- Opinion
- 13.04.2016
Corrupción II
Sospechas de corrupción, kriptonita de la política
Contrariamente a lo que se piensa, el rechazo de Macri y Boudou a renunciar es una buena señal hacia la política electoral. Es por eso que las sospechas de corrupción son la kriptonita que los medios tienen contra la política.
En mayo del 2010, Mauricio Macri fue procesado por la causa de las escuchas ilegales. Si el ex jefe de gobierno hubiera dado crédito a la oposición de aquel momento y a gran parte de los medios que exigieron la renuncia del por aquel entonces vicepresidente Amado Boudou –quien fue imputado y luego procesado por la causa Ciccone- debería haber renunciado en aquel momento. Esa renuncia habría impedido que los porteños lo reeligieran como Jefe de Gobierno en 2011 y que los argentinos lo votasen mayoritariamente para presidente en las últimas elecciones, lo que también hubiera impedido que asuma como finalmente lo hizo, unos días antes de que fuera sobreseído de aquella causa, luego de seis años de procesamiento judicial.
Contrariamente a lo que suelen creer los entusiastas de la Heidipolitik, el rechazo de Macri y Boudou a renunciar es una buena señal hacia la política electoral. Teniendo en cuenta los plazos generosos de las investigaciones judiciales en la Argentina, exigir que nuestros representantes renuncien a sus cargos electorales por estar procesados equivale a decretar su casi segura muerte política. Pero, sobre todo, significa otorgar un poder de veto a nuestros jueces, que pueden mantenerlos en ese limbo legal durante un tiempo indefinido.

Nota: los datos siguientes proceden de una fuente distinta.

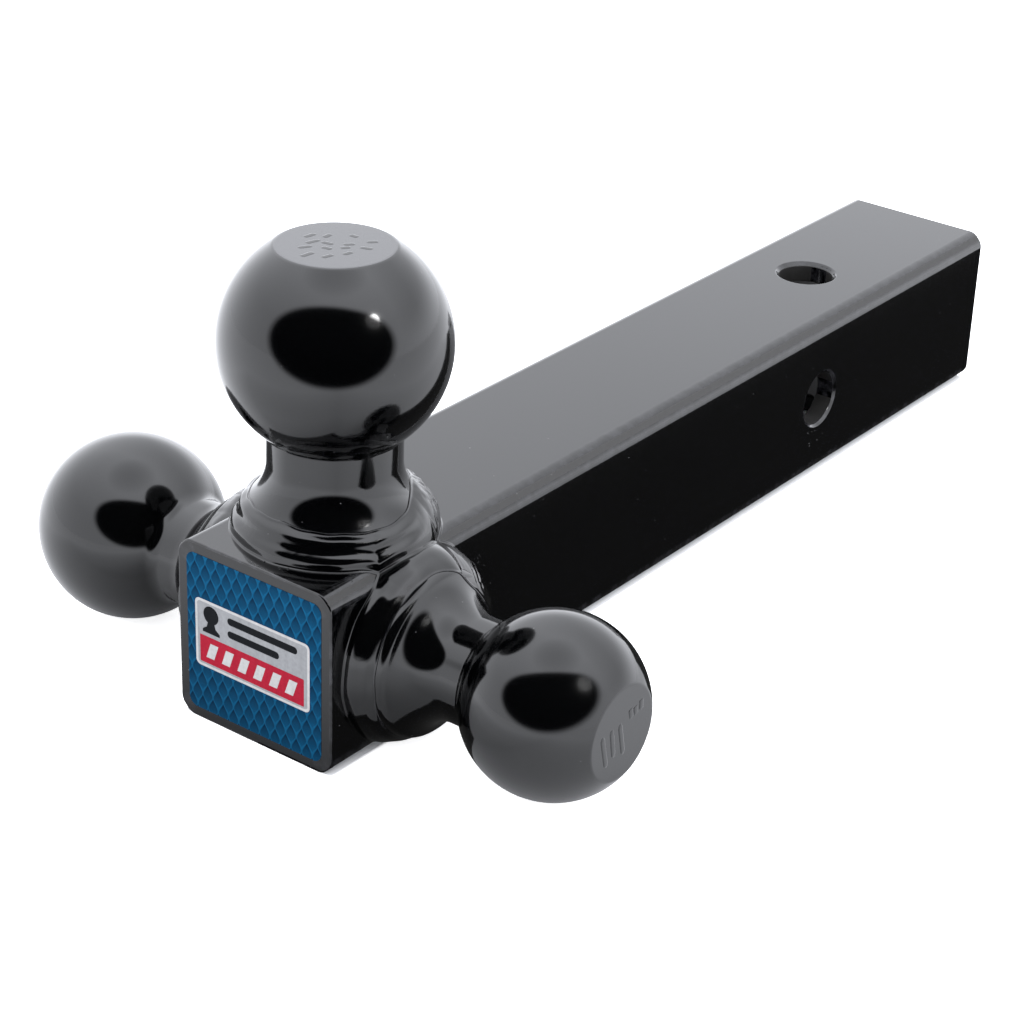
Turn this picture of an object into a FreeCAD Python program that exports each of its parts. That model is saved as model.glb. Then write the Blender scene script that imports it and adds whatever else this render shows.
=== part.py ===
import FreeCAD, Part

import math
import os

# Three-ball hitch mount for a 2 inch receiver, in millimetres.
# A hollow square shank runs along Y. Its front end (-Y) is closed by a plate that carries a label,
# and three forged tow balls are welded round it: one on top (+Z), one on each side (-X and +X).
# The origin is where the side-to-side pin bore crosses the shank's own axis, and +Z is up.

# Shank: square tube, open at the rear
shank_width = 50.8
shank_wall = 6.35
shank_corner_radius = 5.0
shank_inner_radius = 2.0
pin_bore_to_front = 225.0
pin_bore_to_rear = 96.0

# Pin bores for a 5/8 inch hitch pin
pin_bore_diameter = 16.7
pin_bore_chamfer = 1.5
upright_bore_behind = 28.6

# End plate, set in the front mouth and seam welded
plate_thickness = 6.35
plate_gap = 0.15
seam_depth = 3.0

# Printed label on the front face
label_margin = 3.1
label_corner_radius = 3.0
label_thickness = 0.2

# Ball forgings, from the tube face up: a round foot, a hollow flare, a short straight throat, and the
# ball, whose crown is cut off flat
ball_to_front = 30.5
balls = {
    "top_ball": {
        "direction": "up",
        "diameter": 58.74,
        "crown_cut": 4.2,
        "throat_diameter": 34.4,
        "throat_length": 7.0,
        "flare_height": 10.9,
        "foot_diameter": 43.0,
        "foot_height": 7.6,
        "foot_edge_radius": 0.8,
        "weld_leg": 4.8,
    },
    "left_ball": {
        "direction": "left",
        "diameter": 50.8,
        "crown_cut": 3.7,
        "throat_diameter": 28.8,
        "throat_length": 5.5,
        "flare_height": 12.3,
        "foot_diameter": 45.0,
        "foot_height": 7.2,
        "foot_edge_radius": 2.5,
        "weld_leg": 3.8,
    },
    "right_ball": {
        "direction": "right",
        "diameter": 47.63,
        "crown_cut": 3.6,
        "throat_diameter": 28.4,
        "throat_length": 5.0,
        "flare_height": 13.2,
        "foot_diameter": 45.0,
        "foot_height": 7.2,
        "foot_edge_radius": 2.5,
        "weld_leg": 3.8,
    },
}
junction_radius = 1.2
crown_edge_radius = 0.8
weld_crown = 0.6

# Each forging has a pilot that sits in a hole in the tube's wall
pilot_diameter = 20.0
pilot_gap = 0.1

# Values that follow from the ones above
shank_length = pin_bore_to_front + pin_bore_to_rear
half_width = shank_width / 2
bore_width = shank_width - 2 * shank_wall
label_width = shank_width - 2 * label_margin
front_y = -pin_bore_to_front
ball_y = front_y + ball_to_front
X_AXIS = FreeCAD.Vector(1, 0, 0)
Y_AXIS = FreeCAD.Vector(0, 1, 0)
Z_AXIS = FreeCAD.Vector(0, 0, 1)


def point(radius, height):
    """A point of a turned outline, in the XZ plane: radius along X, height along Z."""
    return FreeCAD.Vector(radius, 0, height)


def arc_about(centre, start, end):
    """The shorter arc from start to end, two points at the same distance from centre."""
    radius = (start - centre).Length
    middle = (start + end).multiply(0.5) - centre
    middle.normalize()
    return Part.Arc(start, centre + middle.multiply(radius), end).toShape()


def rounded_square(width, radius, y, length):
    """A square bar along +Y from y, centred on the Y axis, with its four long edges rounded."""
    corner = FreeCAD.Vector(-width / 2, y, -width / 2)
    bar = Part.makeBox(width, length, width, corner)
    long_edges = [
        edge
        for edge in bar.Edges
        if edge.tangentAt(edge.FirstParameter).cross(Y_AXIS).Length < 1e-6
    ]
    return bar.makeFillet(radius, long_edges)


def turned(edges):
    """The solid made by turning a closed outline in the XZ plane right round the Z axis."""
    face = Part.Face(Part.Wire(edges))
    return face.revolve(FreeCAD.Vector(0, 0, 0), Z_AXIS, 360)


def place_on_tube(shape, direction):
    """Move a shape from its own frame (foot at Z = 0, axis +Z) to its side of the tube's front end."""
    placed = shape.copy()
    placed.translate(FreeCAD.Vector(0, 0, half_width))
    turn = {"up": 0, "left": -90, "right": 90}[direction]
    placed.rotate(FreeCAD.Vector(0, 0, 0), Y_AXIS, turn)
    placed.translate(FreeCAD.Vector(0, ball_y, 0))
    return placed


def bored_mouths(axis, y):
    """The cutter for one pin bore right through the tube, with a chamfered mouth at each end."""
    radius = pin_bore_diameter / 2
    centre = FreeCAD.Vector(0, y, 0)
    cutter = Part.makeCylinder(radius, shank_width, centre - axis * half_width, axis)
    for side in (axis, -axis):
        mouth = Part.makeCone(
            radius,
            radius + pin_bore_chamfer,
            pin_bore_chamfer,
            centre + side * (half_width - pin_bore_chamfer),
            side,
        )
        cutter = cutter.fuse(mouth)
    return cutter


def make_shank_tube():
    """The square tube, with its pin bores and the three holes that the balls' pilots sit in."""
    tube = rounded_square(shank_width, shank_corner_radius, front_y, shank_length)
    tube = tube.cut(rounded_square(bore_width, shank_inner_radius, front_y, shank_length))
    tube = tube.cut(bored_mouths(X_AXIS, 0))
    tube = tube.cut(bored_mouths(Z_AXIS, upright_bore_behind))
    pilot_hole = Part.makeCylinder(
        pilot_diameter / 2 + pilot_gap, shank_wall, point(0, -shank_wall), Z_AXIS
    )
    for ball in balls.values():
        tube = tube.cut(place_on_tube(pilot_hole, ball["direction"]))
    return tube


def square_outline(width, y):
    """A sharp-cornered square centred on the Y axis, in the plane at y."""
    reach = width / 2
    corners = [
        FreeCAD.Vector(-reach, y, -reach),
        FreeCAD.Vector(reach, y, -reach),
        FreeCAD.Vector(reach, y, reach),
        FreeCAD.Vector(-reach, y, reach),
    ]
    return Part.makePolygon(corners + corners[:1])


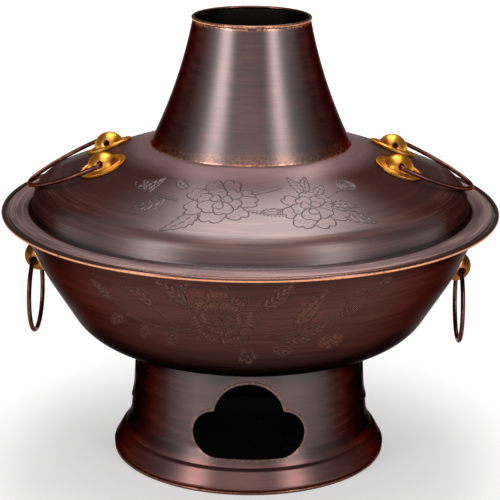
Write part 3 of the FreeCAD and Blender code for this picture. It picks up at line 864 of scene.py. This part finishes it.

Las investigaciones judiciales son, en realidad, la punta del iceberg de “la corrupción”, tema que desde hace casi 20 años forma parte de nuestras preocupaciones ciudadanas (como señalé en la columna anterior). La parte del león de esa preocupación no la constituyen las investigaciones, ni aún menos las sentencias, sino las “sospechas de corrupción”.
Más allá del escándalo de los Panamá Papers que provocó que, en unos pocos días y tras una notable pirueta discursiva, periodistas avezados en convertir rumores en certezas se transformasen en cultores de la prudencia, lo cierto es que las sospechas de corrupción siguen siendo la manera más eficaz con la que disponen los medios para presionar a nuestros gobernantes. Su poder reside en que no hay forma de evitarlas.
Imaginemos que, durante nuestra fiesta de casamiento, descubriéramos que el fotógrafo que contratamos nos detesta. Durante toda la fiesta intentaríamos mantener una cierta compostura para evitar ser escrachados, pero todos nuestros esfuerzos resultarían vanos: las fotos nos mostrarían bostezando, tosiendo sobre la torta, mirando el escote de una cuñada o metiéndonos un dedo en la nariz. Ocurre algo similar con las sospechas de corrupción: entre los miles de actos, iniciativas, compras u órdenes que un funcionario lleva a cabo durante sus funciones es estadísticamente imposible no encontrar algo sospechoso. Contrató a un pariente, o a un amigo de un pariente, compró una partida de guardapolvos a un proveedor sospechoso o no pagó un viaje en avión privado (como les ocurrió a Macri y a Boudou, con suerte judicial dispar).
Esta presión llega, incluso, a alimentar las investigaciones judiciales, como en el caso de la causa por el dólar futuro, en la que el juez Bonadío hizo manualidades con recortes de prensa y llegó a tomar declaración al economista Pablo Gerchunoff por un tweet irónico publicado sobre el tema, un hecho asombroso aún para los estándares amplios de nuestra Justicia Federal.
Es por eso que las sospechas de corrupción son la kriptonita que los medios tienen contra la política pero también contra el sistema judicial, dado que si los supuestos no se traducen en condenas, no solo el político es corrupto, la sombra también recae sobre el juez.
Por supuesto, no se trata de negar la corrupción en la función pública ni de abogar por algún tipo de impunidad, sino de intentar frenar el ruido de fondo de la sospecha eterna y, sobre todo, de quitarle esa kriptonita de las manos a los holdings de medios, quienes forman parte de la lucha política pero no conocen el desgaste electoral y se presentan sólo como un espectador más.
Retomando la analogía del casamiento, nuestros políticos deberían seguir adelante sin ocuparse de ese fotógrafo malintencionado y nosotros deberíamos aprender a valorar su gestión no en base a fotografías distorsionadas o sospechas eternas sino en función de los éxitos o fracasos de sus iniciativas políticas.